= REQUIREMENT =
Locate the line that contains "# The pipe's" and the line that contains "before = set(bpy.data.objects)". Copy both of them exactly, together with every line between them, and no others.

= EXERCISE MATERIALS =
========================

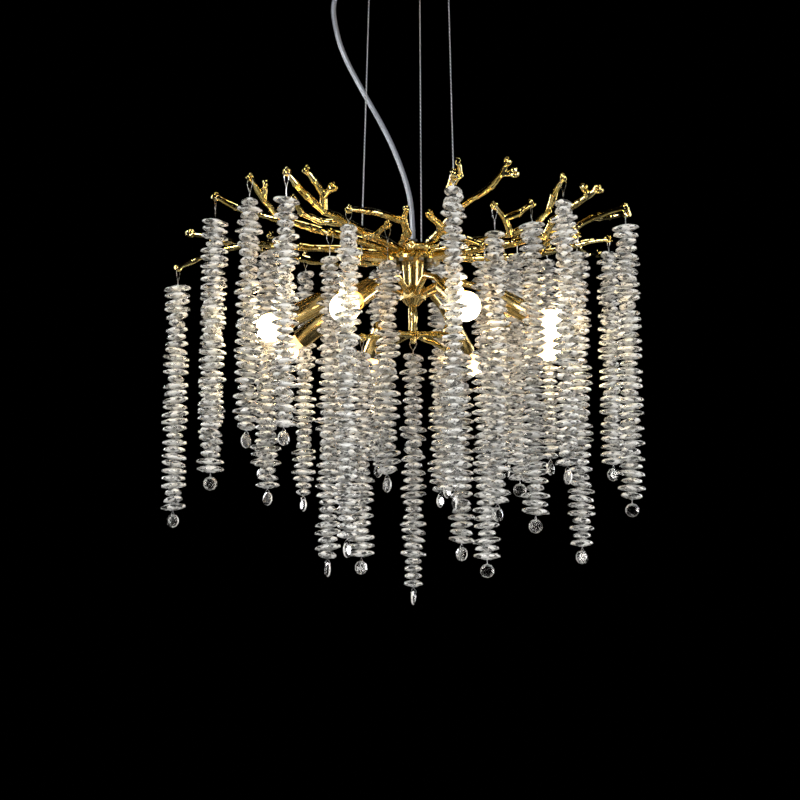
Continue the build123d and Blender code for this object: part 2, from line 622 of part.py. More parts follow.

========================

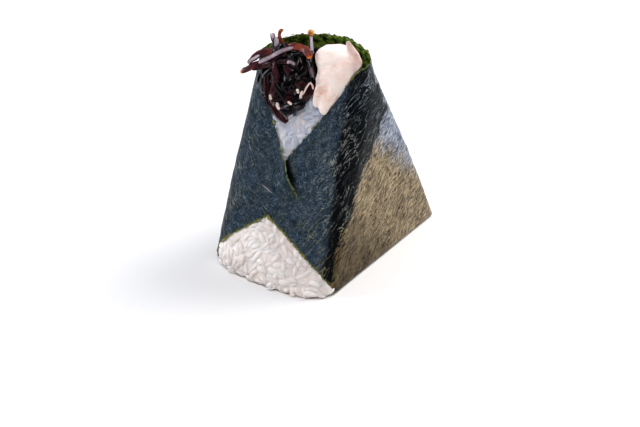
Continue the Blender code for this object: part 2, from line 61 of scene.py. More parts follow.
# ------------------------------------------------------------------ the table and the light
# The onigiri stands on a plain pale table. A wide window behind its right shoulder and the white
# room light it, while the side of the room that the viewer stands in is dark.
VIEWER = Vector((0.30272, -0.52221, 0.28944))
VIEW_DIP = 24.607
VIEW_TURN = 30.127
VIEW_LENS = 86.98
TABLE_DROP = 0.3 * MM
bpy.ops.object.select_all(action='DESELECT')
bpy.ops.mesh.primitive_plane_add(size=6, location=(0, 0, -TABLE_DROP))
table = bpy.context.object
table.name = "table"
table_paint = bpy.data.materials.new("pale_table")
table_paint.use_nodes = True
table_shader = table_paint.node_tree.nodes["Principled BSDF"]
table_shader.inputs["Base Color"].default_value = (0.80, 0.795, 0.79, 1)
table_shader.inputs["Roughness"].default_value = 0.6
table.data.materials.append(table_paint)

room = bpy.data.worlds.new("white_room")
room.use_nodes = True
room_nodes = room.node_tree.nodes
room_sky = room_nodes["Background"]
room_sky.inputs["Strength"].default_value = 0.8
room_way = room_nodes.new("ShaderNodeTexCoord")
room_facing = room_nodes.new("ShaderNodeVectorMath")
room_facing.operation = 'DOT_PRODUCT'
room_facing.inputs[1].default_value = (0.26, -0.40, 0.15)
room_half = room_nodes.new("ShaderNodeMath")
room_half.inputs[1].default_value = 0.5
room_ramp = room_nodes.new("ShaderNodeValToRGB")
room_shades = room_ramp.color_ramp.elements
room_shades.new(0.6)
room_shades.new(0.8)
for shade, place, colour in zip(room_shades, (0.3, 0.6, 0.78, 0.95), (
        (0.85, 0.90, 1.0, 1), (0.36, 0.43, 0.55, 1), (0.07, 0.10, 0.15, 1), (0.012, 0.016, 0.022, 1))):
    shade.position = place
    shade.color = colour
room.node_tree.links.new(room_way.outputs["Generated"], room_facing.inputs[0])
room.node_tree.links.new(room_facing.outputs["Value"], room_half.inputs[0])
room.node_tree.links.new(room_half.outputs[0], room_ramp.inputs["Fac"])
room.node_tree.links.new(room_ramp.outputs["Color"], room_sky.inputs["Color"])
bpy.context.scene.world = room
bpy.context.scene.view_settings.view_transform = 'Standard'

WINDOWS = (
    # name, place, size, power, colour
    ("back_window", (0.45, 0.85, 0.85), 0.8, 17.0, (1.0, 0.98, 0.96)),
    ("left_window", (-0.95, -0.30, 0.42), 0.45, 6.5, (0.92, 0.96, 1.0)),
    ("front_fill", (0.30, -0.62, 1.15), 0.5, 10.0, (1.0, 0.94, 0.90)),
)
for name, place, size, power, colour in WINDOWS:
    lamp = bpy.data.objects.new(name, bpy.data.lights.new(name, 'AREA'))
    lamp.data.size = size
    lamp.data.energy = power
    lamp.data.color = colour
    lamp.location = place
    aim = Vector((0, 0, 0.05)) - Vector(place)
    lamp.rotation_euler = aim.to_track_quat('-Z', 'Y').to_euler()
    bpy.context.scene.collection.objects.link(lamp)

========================

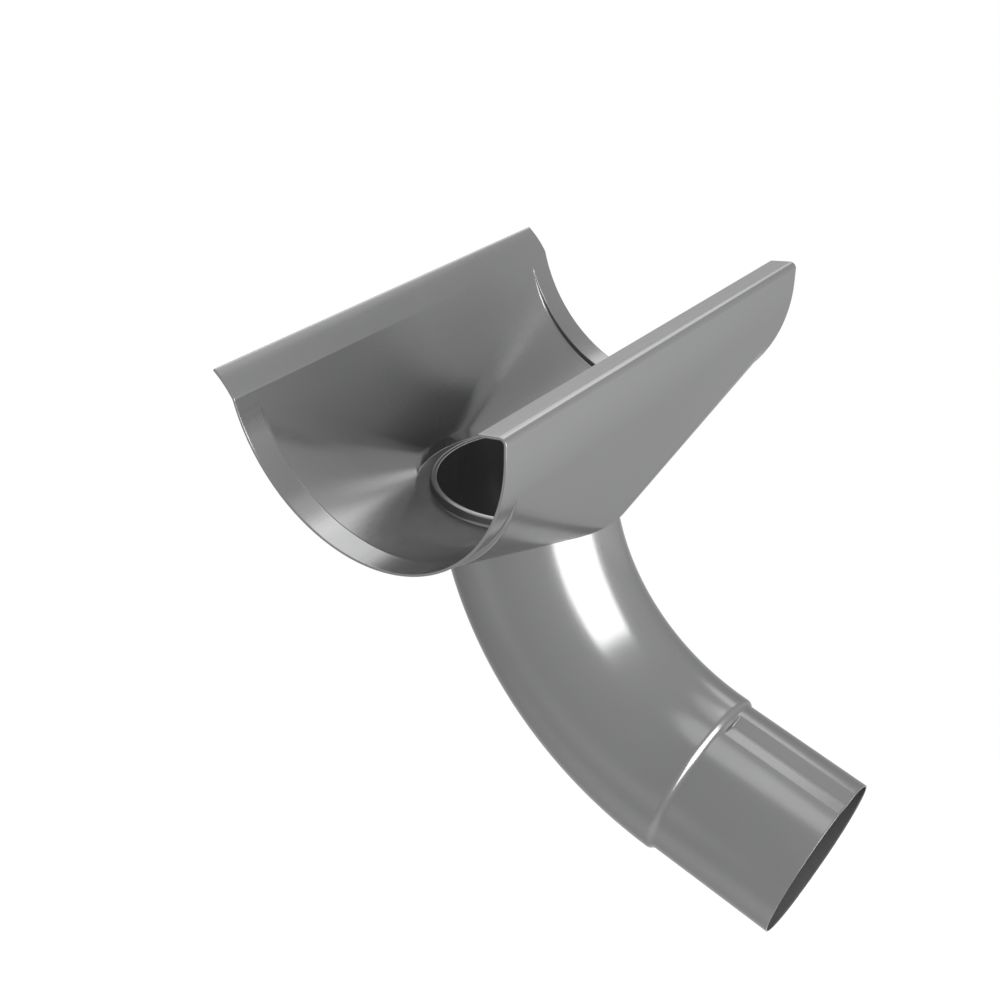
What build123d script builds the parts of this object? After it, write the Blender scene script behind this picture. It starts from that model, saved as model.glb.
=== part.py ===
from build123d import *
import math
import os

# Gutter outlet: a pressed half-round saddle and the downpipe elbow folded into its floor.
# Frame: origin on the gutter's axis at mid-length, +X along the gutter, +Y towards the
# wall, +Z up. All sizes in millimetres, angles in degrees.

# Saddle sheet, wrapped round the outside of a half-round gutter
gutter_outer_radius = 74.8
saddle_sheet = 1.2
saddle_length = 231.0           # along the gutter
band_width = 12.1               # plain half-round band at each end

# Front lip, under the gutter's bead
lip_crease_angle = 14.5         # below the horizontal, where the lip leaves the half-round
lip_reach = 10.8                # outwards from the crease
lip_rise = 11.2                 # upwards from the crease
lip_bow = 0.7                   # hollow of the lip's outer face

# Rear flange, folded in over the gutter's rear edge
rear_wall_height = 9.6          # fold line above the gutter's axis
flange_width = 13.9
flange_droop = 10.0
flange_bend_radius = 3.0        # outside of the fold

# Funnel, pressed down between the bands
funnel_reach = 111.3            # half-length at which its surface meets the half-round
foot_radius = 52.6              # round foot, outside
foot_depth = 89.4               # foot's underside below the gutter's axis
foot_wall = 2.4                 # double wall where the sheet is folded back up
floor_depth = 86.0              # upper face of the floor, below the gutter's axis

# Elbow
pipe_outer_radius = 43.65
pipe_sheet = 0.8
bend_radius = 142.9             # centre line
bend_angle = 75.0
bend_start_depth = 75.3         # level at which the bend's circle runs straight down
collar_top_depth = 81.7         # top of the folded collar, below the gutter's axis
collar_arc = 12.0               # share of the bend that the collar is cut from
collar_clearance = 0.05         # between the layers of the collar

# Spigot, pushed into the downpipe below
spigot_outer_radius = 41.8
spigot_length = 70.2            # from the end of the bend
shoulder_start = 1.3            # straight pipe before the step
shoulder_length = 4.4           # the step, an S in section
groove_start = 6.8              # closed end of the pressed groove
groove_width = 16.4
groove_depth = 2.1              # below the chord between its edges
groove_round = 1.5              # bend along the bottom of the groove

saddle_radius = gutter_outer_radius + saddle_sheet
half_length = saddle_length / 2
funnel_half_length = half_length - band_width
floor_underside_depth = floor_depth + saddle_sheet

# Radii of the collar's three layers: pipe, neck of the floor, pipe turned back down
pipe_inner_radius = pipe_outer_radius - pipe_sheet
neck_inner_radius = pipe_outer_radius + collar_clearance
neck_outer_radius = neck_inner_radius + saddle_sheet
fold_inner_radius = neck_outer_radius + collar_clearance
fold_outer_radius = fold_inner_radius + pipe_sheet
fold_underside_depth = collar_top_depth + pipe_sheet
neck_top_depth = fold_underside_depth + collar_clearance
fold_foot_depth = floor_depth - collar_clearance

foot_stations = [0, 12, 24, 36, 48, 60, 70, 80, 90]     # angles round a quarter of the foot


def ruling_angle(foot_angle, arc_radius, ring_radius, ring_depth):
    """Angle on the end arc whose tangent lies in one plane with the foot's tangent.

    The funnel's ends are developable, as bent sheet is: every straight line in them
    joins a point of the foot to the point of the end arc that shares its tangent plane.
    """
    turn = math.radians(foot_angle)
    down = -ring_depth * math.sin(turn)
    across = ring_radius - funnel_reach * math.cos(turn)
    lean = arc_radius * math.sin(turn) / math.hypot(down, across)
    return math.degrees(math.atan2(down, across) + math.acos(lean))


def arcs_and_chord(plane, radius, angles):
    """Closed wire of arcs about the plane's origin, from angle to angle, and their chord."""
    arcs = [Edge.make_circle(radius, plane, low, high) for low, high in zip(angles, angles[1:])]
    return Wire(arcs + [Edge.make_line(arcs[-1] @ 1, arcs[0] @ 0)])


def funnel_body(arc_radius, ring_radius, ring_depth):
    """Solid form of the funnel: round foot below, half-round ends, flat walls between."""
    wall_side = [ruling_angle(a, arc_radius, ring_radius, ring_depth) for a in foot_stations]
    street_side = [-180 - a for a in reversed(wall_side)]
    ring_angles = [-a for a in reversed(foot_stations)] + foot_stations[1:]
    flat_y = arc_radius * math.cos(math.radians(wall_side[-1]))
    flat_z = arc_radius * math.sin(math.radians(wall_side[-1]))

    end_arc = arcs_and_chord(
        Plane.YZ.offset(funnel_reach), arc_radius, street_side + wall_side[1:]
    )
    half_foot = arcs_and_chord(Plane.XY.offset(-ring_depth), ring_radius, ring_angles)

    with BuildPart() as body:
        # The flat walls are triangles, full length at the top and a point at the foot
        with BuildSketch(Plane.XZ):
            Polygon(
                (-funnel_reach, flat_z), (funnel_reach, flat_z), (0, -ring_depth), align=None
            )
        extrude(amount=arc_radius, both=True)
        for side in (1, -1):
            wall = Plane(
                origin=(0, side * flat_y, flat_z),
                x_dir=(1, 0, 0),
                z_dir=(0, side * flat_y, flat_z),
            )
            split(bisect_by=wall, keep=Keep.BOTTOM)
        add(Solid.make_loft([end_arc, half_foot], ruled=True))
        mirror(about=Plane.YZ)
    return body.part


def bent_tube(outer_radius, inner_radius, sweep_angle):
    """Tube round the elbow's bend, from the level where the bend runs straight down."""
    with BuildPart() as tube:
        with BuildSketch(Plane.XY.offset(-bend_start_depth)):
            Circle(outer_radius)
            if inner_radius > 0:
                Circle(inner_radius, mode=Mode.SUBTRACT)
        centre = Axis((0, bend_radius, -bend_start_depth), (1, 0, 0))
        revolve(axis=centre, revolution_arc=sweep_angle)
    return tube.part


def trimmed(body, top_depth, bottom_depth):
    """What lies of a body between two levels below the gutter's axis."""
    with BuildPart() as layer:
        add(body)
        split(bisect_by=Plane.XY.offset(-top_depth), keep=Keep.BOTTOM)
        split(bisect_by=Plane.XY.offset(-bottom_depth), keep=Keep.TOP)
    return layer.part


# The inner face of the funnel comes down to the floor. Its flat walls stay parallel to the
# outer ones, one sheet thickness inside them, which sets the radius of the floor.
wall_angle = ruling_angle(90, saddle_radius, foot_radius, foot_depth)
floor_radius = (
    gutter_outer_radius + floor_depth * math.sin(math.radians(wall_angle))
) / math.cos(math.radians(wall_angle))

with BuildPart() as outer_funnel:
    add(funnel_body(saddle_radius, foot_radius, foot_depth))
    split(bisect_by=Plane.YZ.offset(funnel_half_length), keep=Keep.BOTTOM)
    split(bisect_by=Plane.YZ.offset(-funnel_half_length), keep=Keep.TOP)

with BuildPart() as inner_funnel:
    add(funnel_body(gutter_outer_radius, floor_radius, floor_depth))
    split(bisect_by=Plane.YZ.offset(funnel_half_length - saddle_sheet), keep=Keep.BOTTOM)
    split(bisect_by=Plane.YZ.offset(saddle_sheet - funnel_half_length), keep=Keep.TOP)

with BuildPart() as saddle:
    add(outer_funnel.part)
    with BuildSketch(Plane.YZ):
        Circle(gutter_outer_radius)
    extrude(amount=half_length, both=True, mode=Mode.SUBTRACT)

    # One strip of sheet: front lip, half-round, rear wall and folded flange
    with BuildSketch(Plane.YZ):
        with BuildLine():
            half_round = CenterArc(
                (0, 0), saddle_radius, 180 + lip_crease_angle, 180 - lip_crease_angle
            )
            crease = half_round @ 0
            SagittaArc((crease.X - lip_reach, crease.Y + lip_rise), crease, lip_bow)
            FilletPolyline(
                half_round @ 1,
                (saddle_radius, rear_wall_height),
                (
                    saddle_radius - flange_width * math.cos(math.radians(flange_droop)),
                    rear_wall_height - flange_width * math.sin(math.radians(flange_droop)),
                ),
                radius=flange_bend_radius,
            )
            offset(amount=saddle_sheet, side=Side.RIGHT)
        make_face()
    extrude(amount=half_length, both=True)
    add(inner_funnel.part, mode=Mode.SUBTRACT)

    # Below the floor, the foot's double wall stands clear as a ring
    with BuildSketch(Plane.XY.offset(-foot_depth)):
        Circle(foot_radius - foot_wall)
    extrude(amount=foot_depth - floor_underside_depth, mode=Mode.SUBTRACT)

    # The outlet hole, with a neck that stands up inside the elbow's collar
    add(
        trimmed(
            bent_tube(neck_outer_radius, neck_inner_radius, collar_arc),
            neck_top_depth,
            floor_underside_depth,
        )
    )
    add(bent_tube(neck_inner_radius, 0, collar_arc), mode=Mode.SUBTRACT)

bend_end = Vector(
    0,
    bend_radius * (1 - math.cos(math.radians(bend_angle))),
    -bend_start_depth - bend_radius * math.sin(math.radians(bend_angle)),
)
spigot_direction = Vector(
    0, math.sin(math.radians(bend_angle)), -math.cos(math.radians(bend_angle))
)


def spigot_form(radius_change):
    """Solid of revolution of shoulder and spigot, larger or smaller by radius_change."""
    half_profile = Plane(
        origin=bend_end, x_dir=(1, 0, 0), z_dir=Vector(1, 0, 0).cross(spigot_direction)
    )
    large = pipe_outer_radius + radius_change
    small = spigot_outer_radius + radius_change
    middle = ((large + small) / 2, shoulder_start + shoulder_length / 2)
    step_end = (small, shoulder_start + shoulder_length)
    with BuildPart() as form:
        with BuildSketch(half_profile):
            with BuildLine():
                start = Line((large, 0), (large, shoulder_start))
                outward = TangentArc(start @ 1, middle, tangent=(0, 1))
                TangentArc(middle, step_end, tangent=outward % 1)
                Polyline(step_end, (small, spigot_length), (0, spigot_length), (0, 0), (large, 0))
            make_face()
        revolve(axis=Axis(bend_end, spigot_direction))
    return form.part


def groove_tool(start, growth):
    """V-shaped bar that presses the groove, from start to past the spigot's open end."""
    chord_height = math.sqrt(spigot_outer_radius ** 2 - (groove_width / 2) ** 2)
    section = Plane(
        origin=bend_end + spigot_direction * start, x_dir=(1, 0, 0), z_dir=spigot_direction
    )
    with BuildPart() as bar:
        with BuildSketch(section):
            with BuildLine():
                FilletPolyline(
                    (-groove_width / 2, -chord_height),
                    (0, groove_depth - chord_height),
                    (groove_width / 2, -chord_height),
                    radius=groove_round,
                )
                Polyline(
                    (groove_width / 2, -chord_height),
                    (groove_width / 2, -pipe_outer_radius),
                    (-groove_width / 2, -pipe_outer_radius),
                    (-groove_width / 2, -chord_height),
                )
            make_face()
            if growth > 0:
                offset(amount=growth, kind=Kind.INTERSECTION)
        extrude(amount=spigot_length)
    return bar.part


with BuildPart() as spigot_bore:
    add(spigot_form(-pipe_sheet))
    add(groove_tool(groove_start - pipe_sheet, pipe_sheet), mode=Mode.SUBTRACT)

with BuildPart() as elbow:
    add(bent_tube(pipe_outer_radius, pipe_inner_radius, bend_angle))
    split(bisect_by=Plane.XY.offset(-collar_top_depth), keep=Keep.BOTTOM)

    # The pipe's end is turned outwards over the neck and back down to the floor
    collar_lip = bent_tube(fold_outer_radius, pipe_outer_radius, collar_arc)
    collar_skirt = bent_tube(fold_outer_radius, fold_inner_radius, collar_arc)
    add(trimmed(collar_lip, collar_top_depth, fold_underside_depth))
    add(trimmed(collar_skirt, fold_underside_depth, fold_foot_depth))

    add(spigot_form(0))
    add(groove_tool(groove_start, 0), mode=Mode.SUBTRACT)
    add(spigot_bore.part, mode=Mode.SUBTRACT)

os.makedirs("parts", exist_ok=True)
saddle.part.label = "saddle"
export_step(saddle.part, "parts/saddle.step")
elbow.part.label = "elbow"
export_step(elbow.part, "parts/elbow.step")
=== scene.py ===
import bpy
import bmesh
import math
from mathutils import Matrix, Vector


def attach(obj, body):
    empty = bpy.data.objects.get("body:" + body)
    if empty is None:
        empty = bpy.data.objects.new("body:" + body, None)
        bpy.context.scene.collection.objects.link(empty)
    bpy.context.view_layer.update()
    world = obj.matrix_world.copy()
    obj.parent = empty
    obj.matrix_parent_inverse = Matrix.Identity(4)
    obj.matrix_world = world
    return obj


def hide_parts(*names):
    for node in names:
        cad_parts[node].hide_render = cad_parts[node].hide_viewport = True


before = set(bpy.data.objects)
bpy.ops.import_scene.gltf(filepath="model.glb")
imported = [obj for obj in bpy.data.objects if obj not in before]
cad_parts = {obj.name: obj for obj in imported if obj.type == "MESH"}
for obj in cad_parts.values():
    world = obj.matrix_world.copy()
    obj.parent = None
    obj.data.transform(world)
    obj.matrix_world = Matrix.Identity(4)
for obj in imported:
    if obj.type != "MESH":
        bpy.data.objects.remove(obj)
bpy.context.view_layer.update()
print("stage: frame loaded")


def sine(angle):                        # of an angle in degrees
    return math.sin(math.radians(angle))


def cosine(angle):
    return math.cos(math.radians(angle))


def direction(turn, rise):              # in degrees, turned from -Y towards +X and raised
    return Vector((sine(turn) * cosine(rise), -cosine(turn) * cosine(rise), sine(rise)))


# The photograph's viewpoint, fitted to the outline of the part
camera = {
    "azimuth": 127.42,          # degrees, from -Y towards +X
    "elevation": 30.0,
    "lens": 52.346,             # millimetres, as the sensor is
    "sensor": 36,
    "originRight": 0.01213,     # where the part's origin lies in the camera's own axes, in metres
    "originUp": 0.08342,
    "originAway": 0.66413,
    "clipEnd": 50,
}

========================

= OUTPUT FOR THIS TASK =
    # The pipe's end is turned outwards over the neck and back down to the floor
    collar_lip = bent_tube(fold_outer_radius, pipe_outer_radius, collar_arc)
    collar_skirt = bent_tube(fold_outer_radius, fold_inner_radius, collar_arc)
    add(trimmed(collar_lip, collar_top_depth, fold_underside_depth))
    add(trimmed(collar_skirt, fold_underside_depth, fold_foot_depth))

    add(spigot_form(0))
    add(groove_tool(groove_start, 0), mode=Mode.SUBTRACT)
    add(spigot_bore.part, mode=Mode.SUBTRACT)

os.makedirs("parts", exist_ok=True)
saddle.part.label = "saddle"
export_step(saddle.part, "parts/saddle.step")
elbow.part.label = "elbow"
export_step(elbow.part, "parts/elbow.step")
=== scene.py ===
import bpy
import bmesh
import math
from mathutils import Matrix, Vector


def attach(obj, body):
    empty = bpy.data.objects.get("body:" + body)
    if empty is None:
        empty = bpy.data.objects.new("body:" + body, None)
        bpy.context.scene.collection.objects.link(empty)
    bpy.context.view_layer.update()
    world = obj.matrix_world.copy()
    obj.parent = empty
    obj.matrix_parent_inverse = Matrix.Identity(4)
    obj.matrix_world = world
    return obj


def hide_parts(*names):
    for node in names:
        cad_parts[node].hide_render = cad_parts[node].hide_viewport = True


before = set(bpy.data.objects)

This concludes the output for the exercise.